Great Southern Bancorp heads into its May 13 Q1 earnings call with a notable paradox: the stock has climbed 9% over the past month to $67.55, but insiders have been consistently trimming — and options traders have rarely been this bullish.
The clearest signal from insiders is a steady stream of sells. Over the past 90 days, net insider selling totalled roughly $1.26 million across shares. The most recent transaction was VP John Bugh offloading 2,500 shares at $67.59 on April 20. Chairman William Turner and CEO Joseph Turner each sold 6,000 shares in late January, when the stock was trading in the low $60s. These are modest in absolute terms — GSBC is thinly traded — but the direction of travel is unanimous: no insider has bought in the disclosed window.

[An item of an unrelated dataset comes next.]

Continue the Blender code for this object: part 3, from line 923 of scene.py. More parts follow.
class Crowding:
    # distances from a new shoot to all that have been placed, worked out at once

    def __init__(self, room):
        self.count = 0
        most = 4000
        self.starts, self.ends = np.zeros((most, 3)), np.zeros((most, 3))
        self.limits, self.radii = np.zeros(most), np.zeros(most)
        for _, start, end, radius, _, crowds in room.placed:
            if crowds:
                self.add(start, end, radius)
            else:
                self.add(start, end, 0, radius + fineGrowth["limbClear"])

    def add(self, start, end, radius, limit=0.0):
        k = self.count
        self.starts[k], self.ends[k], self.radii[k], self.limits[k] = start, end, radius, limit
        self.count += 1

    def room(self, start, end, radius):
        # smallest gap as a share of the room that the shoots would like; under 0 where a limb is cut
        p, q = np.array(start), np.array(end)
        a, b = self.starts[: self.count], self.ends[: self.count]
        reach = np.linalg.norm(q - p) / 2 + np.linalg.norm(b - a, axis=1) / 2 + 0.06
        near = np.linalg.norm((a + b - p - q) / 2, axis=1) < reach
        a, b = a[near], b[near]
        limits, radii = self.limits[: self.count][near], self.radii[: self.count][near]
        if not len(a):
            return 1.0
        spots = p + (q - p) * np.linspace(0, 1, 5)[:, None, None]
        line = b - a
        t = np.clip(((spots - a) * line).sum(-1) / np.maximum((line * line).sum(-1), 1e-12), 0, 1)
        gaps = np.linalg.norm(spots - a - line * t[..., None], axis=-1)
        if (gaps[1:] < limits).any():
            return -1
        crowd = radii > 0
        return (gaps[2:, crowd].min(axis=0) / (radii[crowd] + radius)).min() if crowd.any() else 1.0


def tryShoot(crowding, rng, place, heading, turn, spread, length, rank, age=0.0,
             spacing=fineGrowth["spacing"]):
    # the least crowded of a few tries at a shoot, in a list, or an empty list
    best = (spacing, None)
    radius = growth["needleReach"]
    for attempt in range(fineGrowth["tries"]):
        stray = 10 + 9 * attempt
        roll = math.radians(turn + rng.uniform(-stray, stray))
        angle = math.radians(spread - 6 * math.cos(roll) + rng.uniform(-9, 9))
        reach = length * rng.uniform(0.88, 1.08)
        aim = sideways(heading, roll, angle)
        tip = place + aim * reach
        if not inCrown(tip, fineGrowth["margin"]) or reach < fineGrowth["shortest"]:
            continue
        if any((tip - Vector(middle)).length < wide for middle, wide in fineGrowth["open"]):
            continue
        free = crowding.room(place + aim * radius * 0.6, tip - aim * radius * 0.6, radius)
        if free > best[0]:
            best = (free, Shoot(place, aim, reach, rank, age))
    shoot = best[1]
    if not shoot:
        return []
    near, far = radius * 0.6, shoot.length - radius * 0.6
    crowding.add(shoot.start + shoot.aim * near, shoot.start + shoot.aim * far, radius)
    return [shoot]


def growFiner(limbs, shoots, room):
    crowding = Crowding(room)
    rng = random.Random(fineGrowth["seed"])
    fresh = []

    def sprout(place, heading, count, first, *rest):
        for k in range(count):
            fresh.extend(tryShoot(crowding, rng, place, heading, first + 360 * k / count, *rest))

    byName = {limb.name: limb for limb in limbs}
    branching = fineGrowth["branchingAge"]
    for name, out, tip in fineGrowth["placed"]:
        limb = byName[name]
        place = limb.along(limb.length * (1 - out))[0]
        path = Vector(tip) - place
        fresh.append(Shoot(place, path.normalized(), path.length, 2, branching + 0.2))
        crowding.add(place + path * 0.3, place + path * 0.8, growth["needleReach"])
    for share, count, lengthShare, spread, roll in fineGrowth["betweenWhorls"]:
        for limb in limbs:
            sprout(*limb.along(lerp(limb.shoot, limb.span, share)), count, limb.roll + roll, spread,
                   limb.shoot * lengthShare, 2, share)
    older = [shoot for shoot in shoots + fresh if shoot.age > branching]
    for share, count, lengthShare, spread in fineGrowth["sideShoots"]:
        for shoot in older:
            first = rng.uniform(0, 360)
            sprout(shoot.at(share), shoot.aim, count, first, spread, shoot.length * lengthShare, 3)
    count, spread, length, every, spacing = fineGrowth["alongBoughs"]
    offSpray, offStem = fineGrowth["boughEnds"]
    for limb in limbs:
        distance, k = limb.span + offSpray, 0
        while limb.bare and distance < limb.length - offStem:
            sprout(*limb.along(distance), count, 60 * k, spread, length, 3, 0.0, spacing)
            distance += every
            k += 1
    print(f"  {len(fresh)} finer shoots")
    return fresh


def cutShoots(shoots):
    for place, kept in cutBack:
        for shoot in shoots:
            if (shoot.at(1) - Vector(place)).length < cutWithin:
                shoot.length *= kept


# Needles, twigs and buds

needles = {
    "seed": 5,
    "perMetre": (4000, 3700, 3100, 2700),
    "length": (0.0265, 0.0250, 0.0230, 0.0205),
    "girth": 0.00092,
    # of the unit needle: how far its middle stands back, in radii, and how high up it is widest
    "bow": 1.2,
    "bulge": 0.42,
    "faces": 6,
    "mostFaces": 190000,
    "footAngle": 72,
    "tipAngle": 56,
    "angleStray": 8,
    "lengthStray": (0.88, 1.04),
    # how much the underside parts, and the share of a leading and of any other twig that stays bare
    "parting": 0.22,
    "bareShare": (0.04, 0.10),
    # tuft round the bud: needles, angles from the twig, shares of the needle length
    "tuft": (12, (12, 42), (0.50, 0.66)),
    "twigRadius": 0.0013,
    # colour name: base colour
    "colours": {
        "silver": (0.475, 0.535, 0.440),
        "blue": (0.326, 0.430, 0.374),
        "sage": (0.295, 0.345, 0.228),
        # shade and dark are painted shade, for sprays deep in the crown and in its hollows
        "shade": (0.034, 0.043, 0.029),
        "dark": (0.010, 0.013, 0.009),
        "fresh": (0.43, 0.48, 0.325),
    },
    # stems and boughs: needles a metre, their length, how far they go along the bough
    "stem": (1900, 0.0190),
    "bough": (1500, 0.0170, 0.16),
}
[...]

Options positioning tells the opposite story. Call interest is far outrunning put demand, with the put/call ratio at just 0.18 — well below its 20-day average of 0.46. That reading is close to the lowest level of the past year (the 52-week low was 0.16). Put another way, the options market is positioned for more upside even as the stock trades at, and fractionally above, the Street's mean price target of $67.50.

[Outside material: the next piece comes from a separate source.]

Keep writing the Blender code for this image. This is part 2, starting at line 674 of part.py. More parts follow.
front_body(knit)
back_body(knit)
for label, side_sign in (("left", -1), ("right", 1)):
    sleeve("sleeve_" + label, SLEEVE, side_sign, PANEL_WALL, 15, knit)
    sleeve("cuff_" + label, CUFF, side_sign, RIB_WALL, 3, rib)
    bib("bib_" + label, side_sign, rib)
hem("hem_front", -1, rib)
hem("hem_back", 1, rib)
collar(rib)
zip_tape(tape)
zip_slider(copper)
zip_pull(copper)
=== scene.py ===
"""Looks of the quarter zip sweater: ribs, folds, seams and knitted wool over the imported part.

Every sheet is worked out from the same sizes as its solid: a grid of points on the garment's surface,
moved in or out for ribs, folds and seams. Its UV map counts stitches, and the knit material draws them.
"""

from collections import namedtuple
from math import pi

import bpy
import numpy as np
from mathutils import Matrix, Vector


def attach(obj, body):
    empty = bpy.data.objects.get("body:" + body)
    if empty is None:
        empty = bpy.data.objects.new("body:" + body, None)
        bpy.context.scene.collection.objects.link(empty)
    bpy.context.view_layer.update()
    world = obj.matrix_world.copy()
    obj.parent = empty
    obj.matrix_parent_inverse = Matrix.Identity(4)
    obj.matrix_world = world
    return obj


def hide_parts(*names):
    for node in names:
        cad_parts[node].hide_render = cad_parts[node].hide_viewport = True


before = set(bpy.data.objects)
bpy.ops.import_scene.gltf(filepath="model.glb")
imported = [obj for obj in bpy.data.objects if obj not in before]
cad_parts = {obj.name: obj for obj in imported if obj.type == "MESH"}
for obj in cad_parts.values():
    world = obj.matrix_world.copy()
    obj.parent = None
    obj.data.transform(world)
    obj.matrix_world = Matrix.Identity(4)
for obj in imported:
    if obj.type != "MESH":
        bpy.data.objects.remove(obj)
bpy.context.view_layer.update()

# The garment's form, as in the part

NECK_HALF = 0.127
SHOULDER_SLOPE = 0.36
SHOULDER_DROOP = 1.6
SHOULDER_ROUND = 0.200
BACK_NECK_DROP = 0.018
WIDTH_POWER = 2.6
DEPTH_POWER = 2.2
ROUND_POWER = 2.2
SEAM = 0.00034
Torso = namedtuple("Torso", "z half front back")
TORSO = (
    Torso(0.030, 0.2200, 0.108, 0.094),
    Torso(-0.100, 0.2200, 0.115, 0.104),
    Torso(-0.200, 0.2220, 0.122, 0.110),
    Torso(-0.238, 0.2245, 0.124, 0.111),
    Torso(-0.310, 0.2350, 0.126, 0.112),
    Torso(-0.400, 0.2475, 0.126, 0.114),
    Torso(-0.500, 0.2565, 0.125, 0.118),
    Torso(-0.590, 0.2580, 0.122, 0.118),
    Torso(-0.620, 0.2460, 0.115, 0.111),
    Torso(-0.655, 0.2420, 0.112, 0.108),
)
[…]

Short interest is not the angle here. At 2.8% of the free float, it's a modest position by any measure. The lending market is loose — borrow costs around 0.45% annually, and availability is ample. Short sellers pared positions sharply during the week ending April 24, with estimated shares short down roughly 8% on the week before ticking back up. The ORTEX short score sits at 41, well below the midpoint of its 0-100 range, ranking in the 17th percentile of the universe — this is not a heavily shorted name.
The sole active analyst covering GSBC, Damon Delmonte at Keefe, Bruyette & Woods, raised his price target to $65 in April — still below the current price. His rating remains Market Perform. With the stock now trading above his target, the setup heading into earnings is one where execution needs to justify the premium. Q1 preliminary results already signalled $1.58 EPS per diluted share, which likely explains the recent Zacks upgrade to Strong Buy. EPS surprise ranks in the 89th percentile of the universe — GSBC has a genuine track record of beating estimates.
The ownership structure adds a layer of stability. The Turner family partnership holds 14.4% of shares with no reported change. Earl Steinert holds 8.6%. Together, founder-aligned holders account for well over 20% of the company — leaving a relatively small free float for institutional players. State Street and Geode both added modestly in Q1, while Simmons Bank trimmed around 26,400 shares. The ownership base is not in motion.
The setup heading into May 13 is one where options traders are positioned for further gains, insiders are gradually monetising the re-rating, and the one analyst covering the name has a target the stock has already passed. What the print needs to resolve is whether that premium to target is the beginning of a re-rating or the ceiling.